Fast, learning free object detection based on Naive Bayes Nearest Neighbours
We designed a fast Bayesian algorithm for category-level object detection in natural images. We modified the popular Naive Bayes Nearest Neighbour classification algorithm to make it suitable for evaluating multiple sub-regions in an image, and offered a fast, filtering-based alternative to the multi-scale sliding window approach. Our algorithm is example-based and requires no learning. Tests on standard datasets and robotic scenarios show competitive detection rates and real-time performance of our algorithm. An implementation based on OpenCV is available.
Context-based probabilistic scene interpretation
General scene understanding remains one of the great unsolved problems in Computer Vision and Artificial Intelligence. Building on deep Bayesian Compositional Hierarchies (BCH), we present a general framework for probabilistic scene understanding based on conceptual models and aggregate hierarchies. We show how uncertain evidence can be integrated into a stepwise interpretation process and how top-down context can resolve uncertainty in detection. Results are presented in the domain of facade images.

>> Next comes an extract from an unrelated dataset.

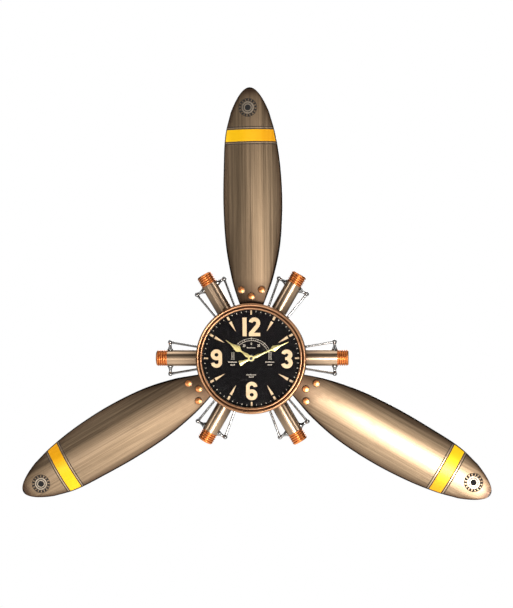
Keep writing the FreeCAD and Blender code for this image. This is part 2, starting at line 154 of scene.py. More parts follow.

Knowledge-based behaviour recognition
The objective of this project was to provide the methods and techniques that enable construction of vision systems that can perform task oriented categorization and recognition of objects and events in the context of an embodied agent. Our SCENIC system used knowledge-based representation built on taxonomical and partonomical relations and constraints between objects and events. The system is able to recognise complex actions, disambiguate uncertain visual evidence, and make predictions about future events.
Segmentation of 3D volumes
The aim of this project was to develop methods for analysing 3D tomography images of medium density fibreboards (MDF), a material made of wood commonly used in the industry. The tasks included segmentation of individual fibres, finding the contact surface between the fibres, determining the amount of adhesive resin, calculating the lumen volume and visualising the results.